SHORT TASK:
Repeat exactly the lines of the entries below from the one with "Model this object" through the one with "BAND_GAP = 0.65", both ends included, and nothing else.

#### EXTRACTED INFORMATION

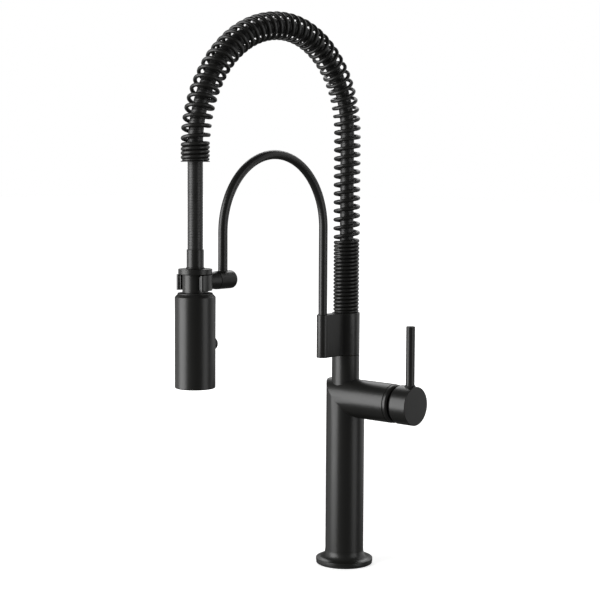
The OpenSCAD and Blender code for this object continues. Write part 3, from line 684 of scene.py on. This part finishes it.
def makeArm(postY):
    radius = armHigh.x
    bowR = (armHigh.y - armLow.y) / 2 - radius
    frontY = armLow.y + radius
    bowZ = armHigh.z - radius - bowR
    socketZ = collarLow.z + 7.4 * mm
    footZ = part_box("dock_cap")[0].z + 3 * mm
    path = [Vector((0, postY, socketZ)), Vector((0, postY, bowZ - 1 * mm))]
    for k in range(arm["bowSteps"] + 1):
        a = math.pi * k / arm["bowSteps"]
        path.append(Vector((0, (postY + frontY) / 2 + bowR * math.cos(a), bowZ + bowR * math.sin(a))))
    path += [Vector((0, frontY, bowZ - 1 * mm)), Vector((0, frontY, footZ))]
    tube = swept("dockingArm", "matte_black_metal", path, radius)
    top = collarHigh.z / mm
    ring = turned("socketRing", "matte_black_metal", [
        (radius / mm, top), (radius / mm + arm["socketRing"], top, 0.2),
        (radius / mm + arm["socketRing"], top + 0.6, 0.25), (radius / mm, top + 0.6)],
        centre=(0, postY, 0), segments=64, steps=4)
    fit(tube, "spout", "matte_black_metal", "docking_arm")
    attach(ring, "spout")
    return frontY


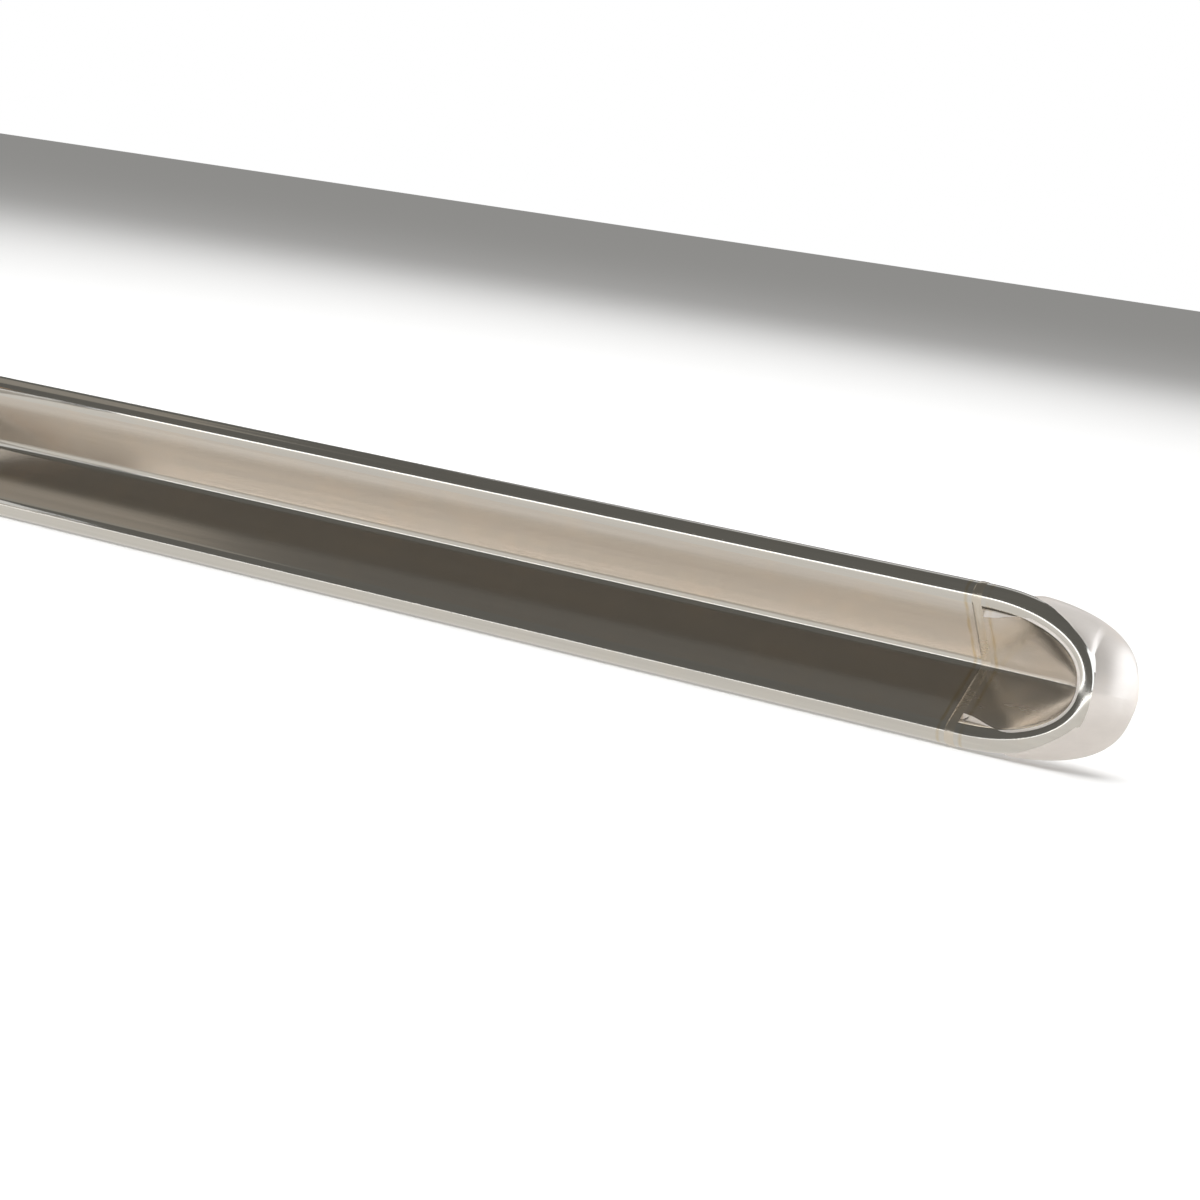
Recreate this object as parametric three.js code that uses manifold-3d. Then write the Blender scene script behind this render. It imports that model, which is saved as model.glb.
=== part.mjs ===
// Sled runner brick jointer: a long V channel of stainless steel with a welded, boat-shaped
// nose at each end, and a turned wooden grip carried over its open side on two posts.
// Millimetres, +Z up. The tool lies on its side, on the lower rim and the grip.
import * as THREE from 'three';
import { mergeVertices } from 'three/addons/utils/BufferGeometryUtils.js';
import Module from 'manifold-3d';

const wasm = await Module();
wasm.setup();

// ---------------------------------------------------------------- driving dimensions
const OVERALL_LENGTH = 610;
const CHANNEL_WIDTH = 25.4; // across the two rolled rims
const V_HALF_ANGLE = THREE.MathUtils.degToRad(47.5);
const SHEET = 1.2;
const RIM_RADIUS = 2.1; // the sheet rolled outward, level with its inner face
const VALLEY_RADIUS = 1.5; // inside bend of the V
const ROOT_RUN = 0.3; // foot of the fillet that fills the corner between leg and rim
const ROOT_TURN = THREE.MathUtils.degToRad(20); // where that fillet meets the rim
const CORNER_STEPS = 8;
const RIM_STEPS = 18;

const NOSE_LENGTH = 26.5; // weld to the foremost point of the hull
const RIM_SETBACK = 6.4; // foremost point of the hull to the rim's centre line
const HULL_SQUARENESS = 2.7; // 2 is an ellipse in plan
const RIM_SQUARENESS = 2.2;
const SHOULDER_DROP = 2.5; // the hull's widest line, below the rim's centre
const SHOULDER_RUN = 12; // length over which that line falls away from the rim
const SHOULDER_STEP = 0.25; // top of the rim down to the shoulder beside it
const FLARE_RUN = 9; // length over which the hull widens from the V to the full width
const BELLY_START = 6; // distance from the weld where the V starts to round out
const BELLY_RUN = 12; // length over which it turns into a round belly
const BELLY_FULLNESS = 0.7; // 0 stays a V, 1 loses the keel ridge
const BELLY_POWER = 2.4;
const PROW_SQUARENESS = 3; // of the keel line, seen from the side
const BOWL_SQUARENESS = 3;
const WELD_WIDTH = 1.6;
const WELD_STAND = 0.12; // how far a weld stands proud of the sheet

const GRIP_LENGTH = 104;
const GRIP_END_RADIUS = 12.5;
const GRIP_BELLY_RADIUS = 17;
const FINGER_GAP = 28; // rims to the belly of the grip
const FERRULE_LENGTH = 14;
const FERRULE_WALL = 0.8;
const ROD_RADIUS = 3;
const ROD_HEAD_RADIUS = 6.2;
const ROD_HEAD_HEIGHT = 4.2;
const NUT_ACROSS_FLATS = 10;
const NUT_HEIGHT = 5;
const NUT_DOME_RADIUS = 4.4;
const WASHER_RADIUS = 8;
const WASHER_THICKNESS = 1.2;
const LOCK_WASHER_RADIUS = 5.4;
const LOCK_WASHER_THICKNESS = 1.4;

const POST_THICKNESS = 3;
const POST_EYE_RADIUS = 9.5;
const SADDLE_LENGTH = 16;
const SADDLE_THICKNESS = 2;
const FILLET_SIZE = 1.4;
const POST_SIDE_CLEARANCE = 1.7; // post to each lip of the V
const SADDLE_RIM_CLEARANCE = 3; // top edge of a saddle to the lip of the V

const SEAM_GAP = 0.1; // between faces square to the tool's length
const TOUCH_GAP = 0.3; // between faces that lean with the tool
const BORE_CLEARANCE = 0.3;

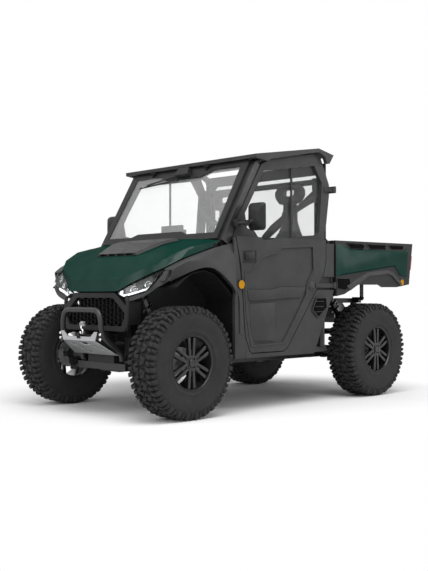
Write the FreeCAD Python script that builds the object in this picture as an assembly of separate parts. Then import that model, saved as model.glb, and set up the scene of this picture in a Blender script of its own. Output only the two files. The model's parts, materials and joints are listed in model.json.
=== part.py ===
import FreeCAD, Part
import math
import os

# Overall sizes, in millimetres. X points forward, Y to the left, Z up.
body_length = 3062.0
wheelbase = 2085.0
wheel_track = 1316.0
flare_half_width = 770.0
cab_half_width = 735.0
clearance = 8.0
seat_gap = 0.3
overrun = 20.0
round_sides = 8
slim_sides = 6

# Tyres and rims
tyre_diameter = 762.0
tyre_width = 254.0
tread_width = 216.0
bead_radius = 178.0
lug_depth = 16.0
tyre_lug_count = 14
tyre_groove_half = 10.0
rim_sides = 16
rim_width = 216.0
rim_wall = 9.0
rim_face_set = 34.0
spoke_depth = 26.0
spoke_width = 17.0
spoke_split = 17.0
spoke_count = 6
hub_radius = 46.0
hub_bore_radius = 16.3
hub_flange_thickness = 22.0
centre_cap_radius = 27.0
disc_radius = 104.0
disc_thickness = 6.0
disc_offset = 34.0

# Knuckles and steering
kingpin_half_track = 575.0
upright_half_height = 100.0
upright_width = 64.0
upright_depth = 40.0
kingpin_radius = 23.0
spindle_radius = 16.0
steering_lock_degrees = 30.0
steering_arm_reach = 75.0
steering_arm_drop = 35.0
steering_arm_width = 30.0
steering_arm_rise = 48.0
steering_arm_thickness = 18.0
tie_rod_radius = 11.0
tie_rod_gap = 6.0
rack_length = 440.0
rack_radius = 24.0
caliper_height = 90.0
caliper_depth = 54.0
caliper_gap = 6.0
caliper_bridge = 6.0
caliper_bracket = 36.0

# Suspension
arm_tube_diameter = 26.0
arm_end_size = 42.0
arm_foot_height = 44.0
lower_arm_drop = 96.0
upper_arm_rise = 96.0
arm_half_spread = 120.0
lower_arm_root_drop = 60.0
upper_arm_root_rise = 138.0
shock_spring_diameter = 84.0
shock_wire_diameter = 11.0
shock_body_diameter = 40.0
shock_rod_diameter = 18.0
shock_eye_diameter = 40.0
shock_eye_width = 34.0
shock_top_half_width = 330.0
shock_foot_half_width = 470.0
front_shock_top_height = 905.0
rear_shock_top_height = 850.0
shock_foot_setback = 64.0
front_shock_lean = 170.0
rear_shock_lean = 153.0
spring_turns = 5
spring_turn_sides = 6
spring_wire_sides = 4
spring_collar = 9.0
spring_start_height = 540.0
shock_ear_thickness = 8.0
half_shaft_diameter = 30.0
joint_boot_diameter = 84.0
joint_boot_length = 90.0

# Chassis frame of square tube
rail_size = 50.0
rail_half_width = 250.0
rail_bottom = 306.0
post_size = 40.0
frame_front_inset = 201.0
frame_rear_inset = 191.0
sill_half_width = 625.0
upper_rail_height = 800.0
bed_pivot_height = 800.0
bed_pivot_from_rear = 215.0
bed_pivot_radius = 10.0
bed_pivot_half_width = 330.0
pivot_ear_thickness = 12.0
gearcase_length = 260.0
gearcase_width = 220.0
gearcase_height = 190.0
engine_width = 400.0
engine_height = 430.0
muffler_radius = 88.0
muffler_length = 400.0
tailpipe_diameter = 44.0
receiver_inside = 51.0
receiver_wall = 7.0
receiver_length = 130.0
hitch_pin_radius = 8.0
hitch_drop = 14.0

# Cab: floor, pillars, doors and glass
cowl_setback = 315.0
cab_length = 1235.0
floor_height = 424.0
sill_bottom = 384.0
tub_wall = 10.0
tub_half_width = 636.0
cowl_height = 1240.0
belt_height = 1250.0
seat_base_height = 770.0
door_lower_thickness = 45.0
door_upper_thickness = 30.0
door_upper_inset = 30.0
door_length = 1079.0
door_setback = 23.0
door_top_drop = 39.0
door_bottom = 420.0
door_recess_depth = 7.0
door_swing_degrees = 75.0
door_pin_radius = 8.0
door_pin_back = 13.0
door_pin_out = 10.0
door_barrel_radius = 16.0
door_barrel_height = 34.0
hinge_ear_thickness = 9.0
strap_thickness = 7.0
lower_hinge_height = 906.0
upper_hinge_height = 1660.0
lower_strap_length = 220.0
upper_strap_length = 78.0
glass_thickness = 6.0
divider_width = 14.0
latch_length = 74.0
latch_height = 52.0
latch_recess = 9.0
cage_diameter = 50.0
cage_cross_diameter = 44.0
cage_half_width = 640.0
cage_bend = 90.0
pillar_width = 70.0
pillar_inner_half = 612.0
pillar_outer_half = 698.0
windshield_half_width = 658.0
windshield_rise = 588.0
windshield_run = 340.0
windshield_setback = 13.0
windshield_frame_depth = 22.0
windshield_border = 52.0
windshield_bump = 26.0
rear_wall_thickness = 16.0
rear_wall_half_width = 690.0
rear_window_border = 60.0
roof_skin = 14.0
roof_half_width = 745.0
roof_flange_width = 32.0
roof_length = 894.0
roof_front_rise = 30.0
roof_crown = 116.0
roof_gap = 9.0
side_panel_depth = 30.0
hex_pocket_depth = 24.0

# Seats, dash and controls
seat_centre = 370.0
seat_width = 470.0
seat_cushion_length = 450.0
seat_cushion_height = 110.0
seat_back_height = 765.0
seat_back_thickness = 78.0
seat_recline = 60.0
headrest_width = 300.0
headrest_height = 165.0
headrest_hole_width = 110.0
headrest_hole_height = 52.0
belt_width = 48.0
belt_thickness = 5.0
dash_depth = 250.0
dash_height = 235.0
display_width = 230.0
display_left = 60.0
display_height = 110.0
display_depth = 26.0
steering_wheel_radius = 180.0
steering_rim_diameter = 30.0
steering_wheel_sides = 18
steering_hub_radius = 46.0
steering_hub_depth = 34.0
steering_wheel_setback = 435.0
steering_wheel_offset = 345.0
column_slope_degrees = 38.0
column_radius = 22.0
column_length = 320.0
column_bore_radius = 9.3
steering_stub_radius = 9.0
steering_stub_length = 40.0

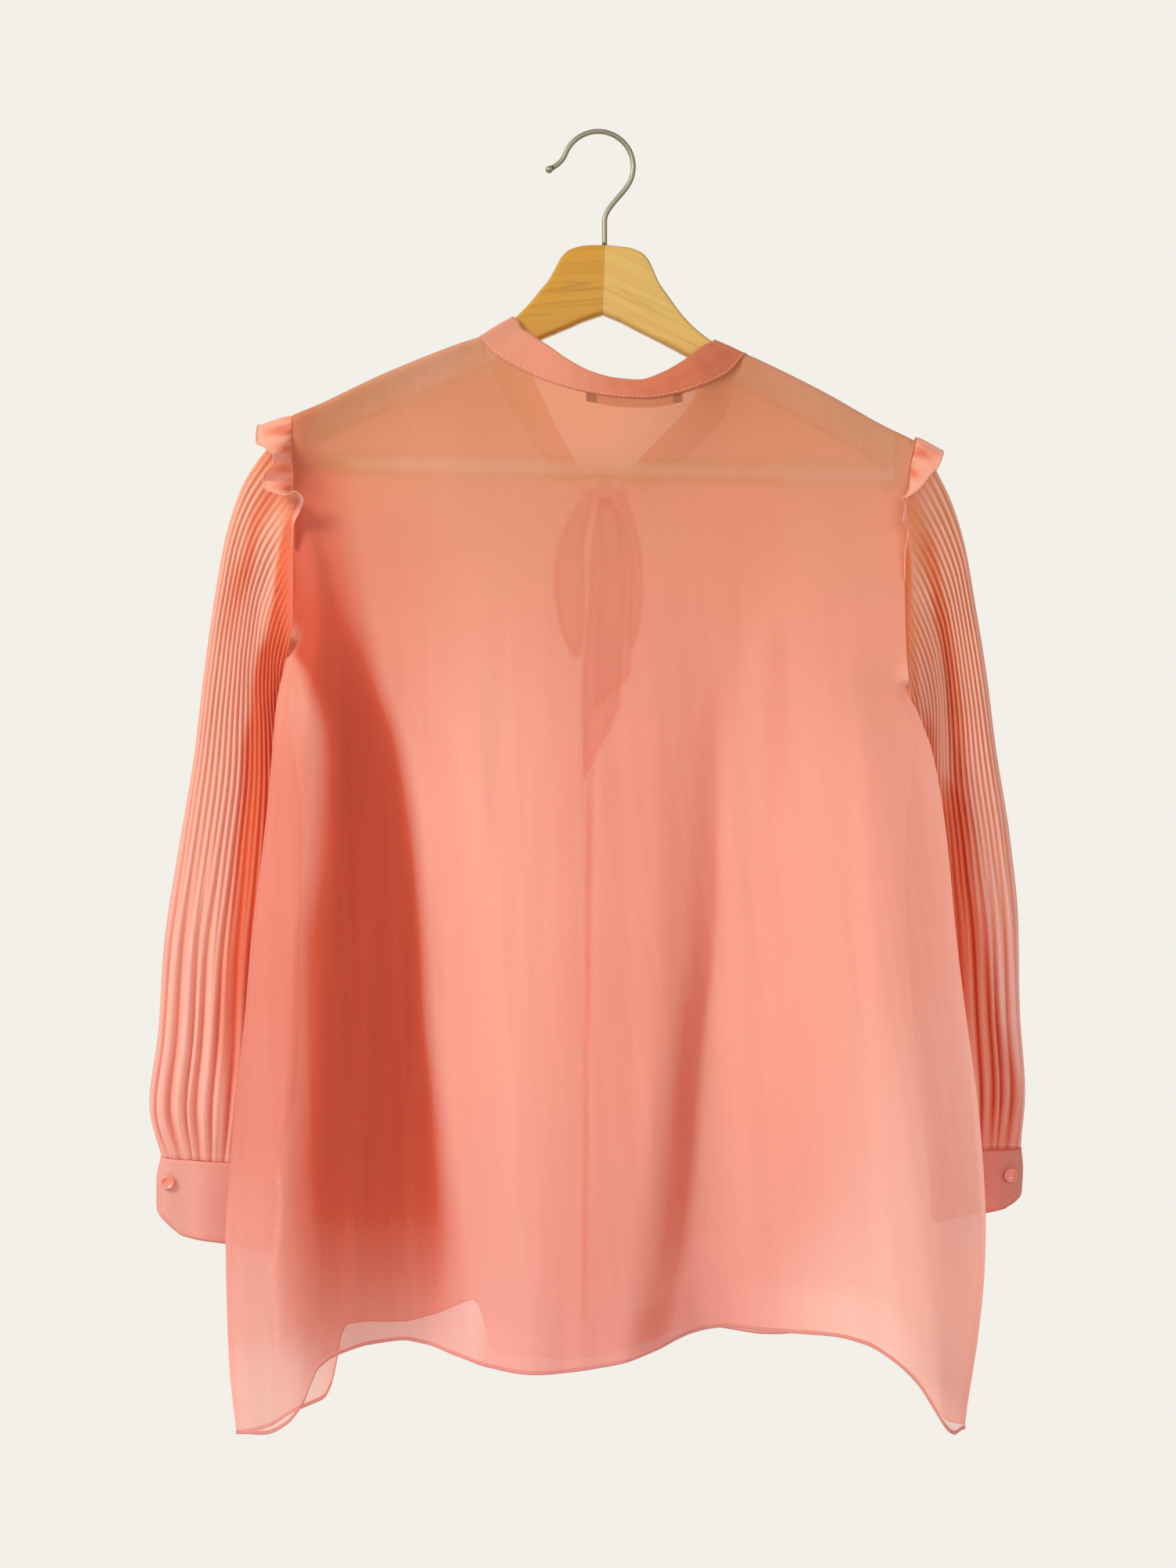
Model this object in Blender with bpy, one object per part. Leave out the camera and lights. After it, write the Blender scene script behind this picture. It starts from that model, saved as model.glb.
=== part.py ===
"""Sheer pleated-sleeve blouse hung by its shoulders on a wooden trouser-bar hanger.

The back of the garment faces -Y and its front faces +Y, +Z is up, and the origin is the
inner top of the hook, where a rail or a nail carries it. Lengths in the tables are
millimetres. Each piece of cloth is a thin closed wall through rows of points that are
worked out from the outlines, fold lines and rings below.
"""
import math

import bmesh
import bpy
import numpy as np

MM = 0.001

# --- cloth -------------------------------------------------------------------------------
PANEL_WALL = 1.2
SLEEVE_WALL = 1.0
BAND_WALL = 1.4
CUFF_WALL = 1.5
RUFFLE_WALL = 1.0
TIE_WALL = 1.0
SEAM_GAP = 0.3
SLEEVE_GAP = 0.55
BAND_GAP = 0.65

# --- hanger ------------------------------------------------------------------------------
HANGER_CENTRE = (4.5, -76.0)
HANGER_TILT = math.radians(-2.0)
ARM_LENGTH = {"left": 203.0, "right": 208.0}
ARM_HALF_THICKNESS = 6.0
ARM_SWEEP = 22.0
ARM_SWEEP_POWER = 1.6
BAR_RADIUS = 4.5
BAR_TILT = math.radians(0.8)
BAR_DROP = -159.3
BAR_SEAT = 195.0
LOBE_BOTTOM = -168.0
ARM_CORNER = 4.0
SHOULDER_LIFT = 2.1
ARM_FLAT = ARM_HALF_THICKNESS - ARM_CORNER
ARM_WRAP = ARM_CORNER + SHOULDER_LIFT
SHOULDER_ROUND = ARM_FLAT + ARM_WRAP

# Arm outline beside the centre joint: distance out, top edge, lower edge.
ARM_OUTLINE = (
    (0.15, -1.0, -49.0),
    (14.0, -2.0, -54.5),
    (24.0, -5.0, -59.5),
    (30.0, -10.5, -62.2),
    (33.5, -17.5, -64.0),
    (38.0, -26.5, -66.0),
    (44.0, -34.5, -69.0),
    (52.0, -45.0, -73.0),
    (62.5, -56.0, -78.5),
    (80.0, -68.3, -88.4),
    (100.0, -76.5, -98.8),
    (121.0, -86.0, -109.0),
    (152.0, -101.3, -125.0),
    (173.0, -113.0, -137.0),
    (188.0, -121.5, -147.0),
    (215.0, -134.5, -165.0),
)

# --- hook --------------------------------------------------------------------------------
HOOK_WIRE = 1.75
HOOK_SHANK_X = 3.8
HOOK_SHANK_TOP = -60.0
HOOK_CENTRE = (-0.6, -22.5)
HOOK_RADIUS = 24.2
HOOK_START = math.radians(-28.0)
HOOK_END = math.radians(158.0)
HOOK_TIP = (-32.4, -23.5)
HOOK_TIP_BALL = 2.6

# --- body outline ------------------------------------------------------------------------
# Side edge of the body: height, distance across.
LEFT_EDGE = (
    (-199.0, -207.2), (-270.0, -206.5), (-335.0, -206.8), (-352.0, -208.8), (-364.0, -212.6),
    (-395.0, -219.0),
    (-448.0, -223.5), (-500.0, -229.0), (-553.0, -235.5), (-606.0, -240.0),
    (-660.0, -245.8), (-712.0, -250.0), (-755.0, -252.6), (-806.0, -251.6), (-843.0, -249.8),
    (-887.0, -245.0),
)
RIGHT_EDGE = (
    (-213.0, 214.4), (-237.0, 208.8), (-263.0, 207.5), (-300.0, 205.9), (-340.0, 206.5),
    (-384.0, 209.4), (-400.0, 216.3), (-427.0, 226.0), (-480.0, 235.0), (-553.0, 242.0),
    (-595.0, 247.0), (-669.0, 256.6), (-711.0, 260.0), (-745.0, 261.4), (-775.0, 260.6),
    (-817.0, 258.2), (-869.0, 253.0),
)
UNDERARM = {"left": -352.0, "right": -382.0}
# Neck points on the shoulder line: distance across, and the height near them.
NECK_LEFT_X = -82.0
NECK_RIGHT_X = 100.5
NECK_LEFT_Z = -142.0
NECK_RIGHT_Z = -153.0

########

COMPLETED EXERCISE:
Model this object in Blender with bpy, one object per part. Leave out the camera and lights. After it, write the Blender scene script behind this picture. It starts from that model, saved as model.glb.
=== part.py ===
"""Sheer pleated-sleeve blouse hung by its shoulders on a wooden trouser-bar hanger.

The back of the garment faces -Y and its front faces +Y, +Z is up, and the origin is the
inner top of the hook, where a rail or a nail carries it. Lengths in the tables are
millimetres. Each piece of cloth is a thin closed wall through rows of points that are
worked out from the outlines, fold lines and rings below.
"""
import math

import bmesh
import bpy
import numpy as np

MM = 0.001

# --- cloth -------------------------------------------------------------------------------
PANEL_WALL = 1.2
SLEEVE_WALL = 1.0
BAND_WALL = 1.4
CUFF_WALL = 1.5
RUFFLE_WALL = 1.0
TIE_WALL = 1.0
SEAM_GAP = 0.3
SLEEVE_GAP = 0.55
BAND_GAP = 0.65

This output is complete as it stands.